24 Jun 2022
Rising recession fears see markets settle
Markets
- Equity markets were mixed this week with gloomy economic news later transitioning to good news for the equity markets.
- In local stock news, Australia’s biggest building materials manufacturers are cutting back operations, hiking prices, and considering moving production offshore to manage a spike in power and gas bills, adding pressure on the government to resolve the country’s energy crisis.
- Iron ore stock prices fell after the iron price tumbled below US$130 a tonne with Chinese steel mills reducing output given deteriorating demand prospects.
- Oil prices fell this week as weaker economic news hit home and with US President Joe Biden getting creative on how to bring down fuel prices for Americans.
Economics
- Australian Reserve Bank governor Philip Lowe told business leaders that the cash rate was unlikely to hit 4% by the year’s end as market pricing has been suggesting, and that he didn’t see recession on the horizon.
- A US leading economic indicator declined in May, in line with expectations, suggesting weaker economic activity in the period ahead.
- A key US manufacturing data point fell sharply in May, coming in below expectations, and pointing to the slowest growth in factory activity for almost 2 years as contractions in output and new orders had an effect.
- A US central bank representative said the risk of a recession is increasing and that it will take several years to return to the central bank’s 2% inflation goal, while chairman Jerome Powell warned that a US recession is a possibility and that it will be very challenging to achieve a soft landing. He confirmed that the bank was strongly committed to returning inflation to their objective.
- European Central Bank president Christine Lagarde told EU finance ministers of the banks plans to limit government bond spreads, meaning more money printing.
- UK consumer price inflation rose to 9.1% in May, from 9% in April, to the highest level since 1982. The headline number was mixed with core prices softening and producer prices rising.
- The Bank of Japan doubled down on its efforts to keep the Japanese 10-year bond yield at 0.25%, announcing it was maintaining its ultra-easy monetary stance.

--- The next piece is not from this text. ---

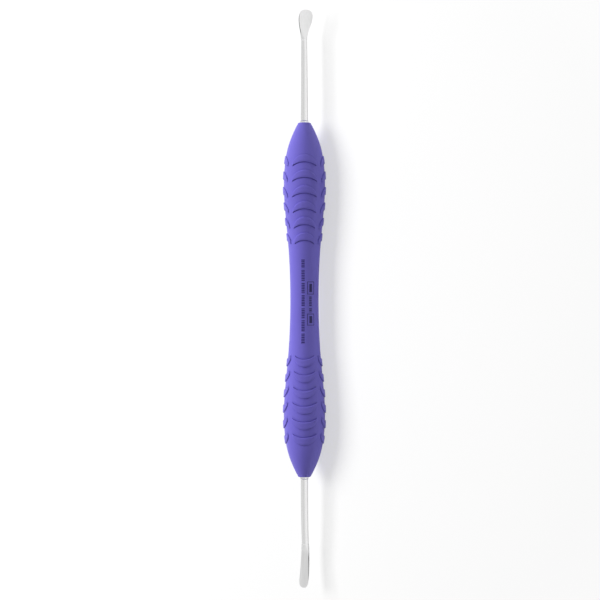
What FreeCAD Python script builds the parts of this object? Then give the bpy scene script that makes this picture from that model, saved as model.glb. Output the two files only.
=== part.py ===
import FreeCAD, Part

import math
import os

# A double-ended surgical elevator: a soft grip moulded over a metal core, with a steel
# spoon blade on a slim shank at each end. Millimetres and degrees.
#
# Every piece is drawn round the Y axis, with the middle of the grip at the origin, the wide
# blade at +Y and the dished faces of both blades toward +Z. The whole is then turned about
# its length, so that it lies on two rows of pads, and is set down on the plane z = 0.

# Length of the grip, and how far each blade reaches past it
grip_length = 97.7
wide_reach = 31.5
narrow_reach = 30.8

# Outline of the grip: its radius at named places, each place measured back from the mouth
mouth_radius = 1.68
nose_radius = 2.86
nose_setback = 2.25
shoulder_radius = 4.31
shoulder_setback = 5.9
brow_radius = 5.33
brow_setback = 10.9
belly_radius = 5.70
belly_setback = 17.2
flank_radius = 5.19
flank_setback = 26.0
hip_radius = 4.42
hip_setback = 34.4
waist_radius = 3.91
lip_chamfer = 0.25

# Crescent pads: their rows run along the grip, and its two halves carry the same pads
pad_rows = 4
pads_in_row = 6
pad_pitch = 4.27
pad_setback = 9.1
pad_length = 2.15
pad_hollow = 1.1
pad_half_angle = 38.0
pad_height = 0.28
crest_flats = 6
hollow_flats = 4

# Core inside the grip, with a socket bored in each end
core_radius = 2.4
core_taper = 3.0
neck_radius = 1.1
neck_length = 5.0
ring_showing = 0.5
ring_chamfer = 0.1
tang_radius = 0.65
tang_length = 12.0

# Both steel ends: the foot of the shank, and the turn of each blade about its length
shank_foot_radius = 0.96
seat_flare = 0.08
seat_flare_length = 0.45
blade_roll = 20.0
tip_thickness = 0.25

# Wide blade and its shank
wide_blade_length = 8.5
wide_blade_width = 3.94
wide_tip_length = 2.05
wide_shank_radius = 0.78
wide_shoulder_step = 0.05
wide_dish_radius = 5.0
wide_back_radius = 4.5
wide_bow = 0.25
wide_rise = 2.4

# Narrow blade and its shank
narrow_blade_length = 12.0
narrow_blade_width = 2.66
narrow_tip_length = 2.3
narrow_shank_radius = 0.91
narrow_shoulder_step = 0.1
narrow_dish_radius = 3.6
narrow_back_radius = 2.8
narrow_bow = 0.7
narrow_rise = 2.3

# How the instrument lies: turned halfway between two rows of pads
rest_turn = 180.0 / pad_rows

half_grip = grip_length / 2
seat_place = half_grip + ring_showing
along = FreeCAD.Vector(0, 1, 0)
toward_face = FreeCAD.Vector(0, 0, 1)
origin = FreeCAD.Vector(0, 0, 0)


def vec(x, y, z=0.0):
    return FreeCAD.Vector(x, y, z)


def turned_about_length(shape, degrees):
    copy = shape.copy()
    copy.rotate(origin, along, degrees)
    return copy


def turned_end_for_end(shape):
    copy = shape.copy()
    copy.rotate(origin, toward_face, 180)
    return copy


def revolved(wire):
    """Solid of revolution about the length, its seam between two rows of pads."""
    face = turned_about_length(Part.Face(wire), rest_turn)
    return face.revolve(origin, along, 360)


# Grip sleeve

def grip_outline():
    """Spline through the radii of the grip without its pads, from mouth to mouth."""
    half = [
        (mouth_radius, 0.0),
        (nose_radius, nose_setback),
        (shoulder_radius, shoulder_setback),
        (brow_radius, brow_setback),
        (belly_radius, belly_setback),
        (flank_radius, flank_setback),
        (hip_radius, hip_setback),
    ]
    upper = [vec(radius, half_grip - setback) for radius, setback in half]
    lower = [vec(point.x, -point.y) for point in reversed(upper)]
    spline = Part.BSplineCurve()
    spline.interpolate(upper + [vec(waist_radius, 0)] + lower)
    return spline


def outline_bends():
    """Distances from the waist at which each half of the outline bends, none of them under a pad."""
    gap = pad_pitch - pad_length - pad_hollow
    last = half_grip - pad_setback + gap / 2
    between_pads = [last - number * pad_pitch for number in range(pads_in_row, -1, -1)]
    nose = [last + share * (half_grip - last) for share in (0.27, 0.54, 0.8)]
    return [between_pads[0] / 2] + between_pads + nose


def grip_body(raised):
    """The grip without its pads, grown all over by a height, as a chain of short cones."""
    half = [vec(grip_radius_at(bend) + raised, bend) for bend in outline_bends()]
    half.append(vec(mouth_radius + raised, half_grip - lip_chamfer))
    half.append(vec(mouth_radius + raised - lip_chamfer, half_grip))
    half.append(vec(0, half_grip))
    mirrored = [vec(point.x, -point.y) for point in reversed(half)]
    outline = mirrored + [vec(waist_radius + raised, 0)] + half
    return revolved(Part.makePolygon(outline + [outline[0]]))


def grip_radius_at(station):
    """Radius of the grip without its pads at a distance from its middle."""
    ray = Part.LineSegment(vec(0, station), vec(2 * belly_radius, station))
    return grip_outline().intersectCC(ray)[0].X


def pad_prism(number):
    """Upright prism over one pad's crescent, its two arcs made of short flats, in the row at +Z."""
    hollow = half_grip - pad_setback - pad_length - number * pad_pitch
    horns = hollow - pad_hollow
    crest = hollow + pad_length
    half_span = grip_radius_at(horns) * math.sin(math.radians(pad_half_angle))
    left = vec(-half_span, horns)
    right = vec(half_span, horns)
    crest_arc = Part.Arc(left, vec(0, crest), right).toShape()
    hollow_arc = Part.Arc(right, vec(0, hollow), left).toShape()
    corners = crest_arc.discretize(crest_flats + 1) + hollow_arc.discretize(hollow_flats + 1)[1:]
    return Part.Face(Part.makePolygon(corners)).extrude(toward_face * 2 * belly_radius)


def pads():
    """All the pads, as closed solids that reach down into the grip."""
    grown = grip_body(pad_height)
    row = []
    for number in range(pads_in_row):
        pad = grown.common(pad_prism(number))
        row += [pad, turned_end_for_end(pad)]
    solids = []
    for row_number in range(pad_rows):
        solids += [turned_about_length(pad, row_number * 360.0 / pad_rows) for pad in row]
    return solids


def grip_sleeve():
    return grip_body(0).fuse(pads()).cut(core_blank())


# Core

def core_blank():
    """The core before its sockets are bored, which is also the hole in the sleeve."""
    neck_end = half_grip - neck_length
    half = [
        vec(0, seat_place),
        vec(neck_radius - ring_chamfer, seat_place),
        vec(neck_radius, seat_place - ring_chamfer),
        vec(neck_radius, neck_end),
        vec(core_radius, neck_end - core_taper),
    ]
    mirrored = [vec(point.x, -point.y) for point in reversed(half)]
    outline = half + mirrored
    return revolved(Part.makePolygon(outline + [outline[0]]))


def handle_core():
    socket = Part.makeCylinder(tang_radius, tang_length, vec(0, seat_place - tang_length), along)
    return core_blank().cut([socket, turned_end_for_end(socket)])


# Steel ends

def bezier(*poles):
    curve = Part.BezierCurve()
    curve.setPoles(list(poles))
    return curve.toShape()


class SteelEnd:
    """One forging of tang, shank and blade, drawn from its seat on the core at y = 0."""

    # Stations of the ground faces, as shares of the blade's length from its root
    stations = (-0.06, 0.05, 0.16, 0.3, 0.5, 0.75, 1.04)
    # Handles that round a quarter of the tip, and that sweep the sides out to the widest place
    tip_handle = 0.55
    side_handle = 0.36

    def __init__(self, reach, blade_length, blade_width, tip_length, shank_radius, shoulder_step,
                 dish_radius, back_radius, bow, rise):
        self.root = reach - ring_showing - blade_length
        self.length = blade_length
        self.half_width = blade_width / 2
        self.tip_length = tip_length
        self.shank_radius = shank_radius
        self.root_radius = shank_radius + shoulder_step
        self.dish_radius = dish_radius
        self.back_radius = back_radius
        self.bow = bow
        self.rise = rise
        self.room = 1.5 * blade_width

    def shank(self):
        """Round shank that narrows toward the blade and bows back before it."""
        run = self.root - seat_flare_length
        circles = []
        for share in (0, 0.2, 0.4, 0.6, 0.8, 1):
            radius = shank_foot_radius + (self.shank_radius - shank_foot_radius) * share
            centre = vec(0, seat_flare_length + share * run, -self.bow * share ** 2)
            circles.append(Part.Wire(Part.makeCircle(radius, centre, along)))
        foot_radius = shank_foot_radius + seat_flare
        foot = Part.makeCone(foot_radius, shank_foot_radius, seat_flare_length, origin, along)
        tang = Part.makeCylinder(tang_radius, tang_length, vec(0, -tang_length), along)
        return Part.makeLoft(circles, True, True).fuse([foot, tang])

    def plan_prism(self):
        """Upright prism over the spoon outline of the blade."""
        widest = self.root + self.length - self.tip_length
        tip = self.root + self.length
        side_reach = self.side_handle * (widest - self.root)
        level = -self.room
        side = bezier(
            vec(self.root_radius, self.root, level),
            vec(self.root_radius, self.root + side_reach, level),
            vec(self.half_width, widest - side_reach, level),
            vec(self.half_width, widest, level),
        )
        quarter = bezier(
            vec(self.half_width, widest, level),
            vec(self.half_width, widest + self.tip_handle * self.tip_length, level),
            vec(self.tip_handle * self.half_width, tip, level),
            vec(0, tip, level),
        )
        mirrored = [edge.mirror(origin, vec(1, 0)) for edge in (quarter, side)]
        left = vec(-self.root_radius, self.root, level)
        right = vec(self.root_radius, self.root, level)
        outline = Part.Wire([side, quarter] + mirrored + [Part.makeLine(left, right)])
        return Part.Face(outline).extrude(toward_face * 2 * self.room)

    def back_height(self, share):
        """Height of the middle of the blade's back at a share of its length."""
        return -self.bow - self.root_radius + self.rise * max(0.0, share) ** 1.6

    def thickness(self, share):
        """Thickness on the middle line, thinned toward the tip."""
        thinning = max(0.0, 1 - share) ** 1.8
        return tip_thickness + (2 * self.root_radius - tip_thickness) * thinning

    def back_curl(self, share):
        """Curvature across the back: round like the shank at the root, flatter at the tip."""
        rod = 1 / (2 * self.root_radius)
        blade = 1 / (2 * self.back_radius)
        return blade + (rod - blade) * max(0.0, 1 - share) ** 3

    def face_curl(self, share):
        """Curvature across the face: round like the shank at the root, then dished."""
        rod = 1 / (2 * self.root_radius)
        blade = 1 / (2 * self.dish_radius)
        return blade - (rod + blade) * max(0.0, 1 - share) ** 4

    def grinding_tool(self, height, curl, side):
        """Solid beyond a ground surface, above it for side 1 and below it for side -1."""
        sections = []
        for share in self.stations:
            place = self.root + share * self.length
            middle = height(share)
            lift = curl(share) * self.room ** 2
            left = vec(-self.room, place, middle + lift)
            right = vec(self.room, place, middle + lift)
            far = side * 4 * self.room
            sections.append(Part.Wire([
                bezier(left, vec(0, place, middle - lift), right),
                Part.makeLine(right, vec(self.room, place, far)),
                Part.makeLine(vec(self.room, place, far), vec(-self.room, place, far)),
                Part.makeLine(vec(-self.room, place, far), left),
            ]))
        return Part.makeLoft(sections, True)

    def blade(self):
        back = self.grinding_tool(self.back_height, self.back_curl, -1)
        face = self.grinding_tool(
            lambda share: self.back_height(share) + self.thickness(share), self.face_curl, 1)
        return self.plan_prism().cut([back, face])

    def solid(self):
        """The whole forging, with its blade turned about its length."""
        return turned_about_length(self.shank().fuse(self.blade()), blade_roll)


def working_end_wide():
    end = SteelEnd(
        wide_reach, wide_blade_length, wide_blade_width, wide_tip_length, wide_shank_radius,
        wide_shoulder_step, wide_dish_radius, wide_back_radius, wide_bow, wide_rise).solid()
    end.translate(along * seat_place)
    return end


def working_end_narrow():
    end = SteelEnd(
        narrow_reach, narrow_blade_length, narrow_blade_width, narrow_tip_length, narrow_shank_radius,
        narrow_shoulder_step, narrow_dish_radius, narrow_back_radius, narrow_bow, narrow_rise).solid()
    end.translate(along * seat_place)
    return turned_end_for_end(end)


# The instrument as it lies

def laid_down(pieces):
    """Turns the pieces onto two rows of pads, lowers them to z = 0 and centres their length."""
    turned = {name: turned_about_length(shape, rest_turn) for name, shape in pieces.items()}
    drop = -turned["grip_sleeve"].optimalBoundingBox().ZMin
    centring = (narrow_reach - wide_reach) / 2
    for shape in turned.values():
        shape.translate(vec(0, centring, drop))
    return turned


def main():
    os.makedirs("parts", exist_ok=True)
    pieces = laid_down({
        "grip_sleeve": grip_sleeve(),
        "handle_core": handle_core(),
        "working_end_wide": working_end_wide(),
        "working_end_narrow": working_end_narrow(),
    })
    for name, shape in pieces.items():
        shape.exportStep("parts/" + name + ".step")
        print(name, "solids", len(shape.Solids), "valid", shape.isValid(), "volume", round(shape.Volume, 2))


main()
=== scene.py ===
"""Looks of a double-ended surgical elevator with a soft padded grip.

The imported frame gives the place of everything. Each visible piece is a surface worked out on a
grid with numpy, in millimetres, round the Y axis, with the middle of the grip at the origin and
the dished faces of the blades toward +Z. Lying puts such points where the frame has them.
"""
import logging
import math
from dataclasses import dataclass
from enum import Enum

import bpy
import numpy as np
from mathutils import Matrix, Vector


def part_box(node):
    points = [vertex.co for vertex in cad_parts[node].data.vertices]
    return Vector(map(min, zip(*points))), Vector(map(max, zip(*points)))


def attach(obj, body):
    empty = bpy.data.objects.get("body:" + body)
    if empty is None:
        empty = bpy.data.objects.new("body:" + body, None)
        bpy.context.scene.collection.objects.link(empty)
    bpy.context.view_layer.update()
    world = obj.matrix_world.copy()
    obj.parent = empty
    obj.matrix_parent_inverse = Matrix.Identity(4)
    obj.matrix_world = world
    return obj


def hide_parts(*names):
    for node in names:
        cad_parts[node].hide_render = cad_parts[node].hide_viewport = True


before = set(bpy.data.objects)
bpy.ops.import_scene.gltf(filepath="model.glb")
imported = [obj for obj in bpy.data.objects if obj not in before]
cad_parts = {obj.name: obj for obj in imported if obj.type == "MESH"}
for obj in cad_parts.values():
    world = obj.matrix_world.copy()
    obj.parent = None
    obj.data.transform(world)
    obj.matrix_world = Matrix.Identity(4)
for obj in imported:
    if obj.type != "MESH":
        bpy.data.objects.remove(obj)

log = logging.getLogger("elevator")

MM = 0.001
TINY = 1e-6
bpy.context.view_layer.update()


class Blade(Enum):
    """The two working ends, told apart by the way they point along the length."""

    WIDE = 1
    NARROW = -1


# ---------------------------------------------------------------- shapes on grids


def smoothstep(value: np.ndarray) -> np.ndarray:
    """Rises from 0 to 1 with flat ends, as 3 t squared less 2 t cubed, t kept within 0 and 1."""
    t = np.clip(value, 0.0, 1.0)
    return t * t * (3.0 - 2.0 * t)


def bezier(poles: list[tuple[float, float]], steps: np.ndarray) -> np.ndarray:
    """Points of a cubic Bezier curve: its four poles weighted by the Bernstein cubics.

    Args:
        poles: The four poles, each a pair.
        steps: Parameters from 0 to 1.

    Returns:
        One row a parameter, one column a coordinate.
    """
    t = steps[:, None]
    a, b, c, d = (np.array(pole) for pole in poles)
    return (1 - t) ** 3 * a + 3 * (1 - t) ** 2 * t * b + 3 * (1 - t) * t ** 2 * c + t ** 3 * d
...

- Chinese banks kept their main lending rates unchanged following the central bank’s decision to put policy rate cuts on hold as the economy starts to gradually recover from lockdowns.
Politics
- Germany has restarted its coal-fired power stations in order to guarantee the security of energy supplies, after Russia cut gas flows to its biggest customer by 60% last week. Base load power is critical to any energy framework, something which renewables cannot currently provide.
- Russia has ramped up the use of natural gas as a weapon in its war against sanctions, cutting gas supplies to France entirely and reducing supplies to Italy, its 2nd largest European customer. The moves come as the EU gave its tentative approval to give Ukraine candidate status.
- US President Joe Biden said a US recession isn’t inevitable and acknowledged that aides warned him about the inflationary risk of spending since taking office.
- Chinese President Xi Jinping reiterated his commitment to meet China’s 5.5% economic growth target this year amid mounting macroeconomic headwinds.
- French President Emmanuel Macron lost control of the national assembly, failing to achieve a majority, and forcing his party to negotiate alliances with other parties. A broad left-wing alliance is likely to be the biggest opposition group, while the far-right scored record high-wins with a 10-fold increase in MPs. Macron’s party is likely to form an alliance with the conservatives. France hasn’t had a hung election since 1988.
- Columbian elections have seen a former guerrilla take power, with the aim to transform the country’s business-friendly economic model with a radical far-left agenda, setting the scene for a drastic change of course for the country.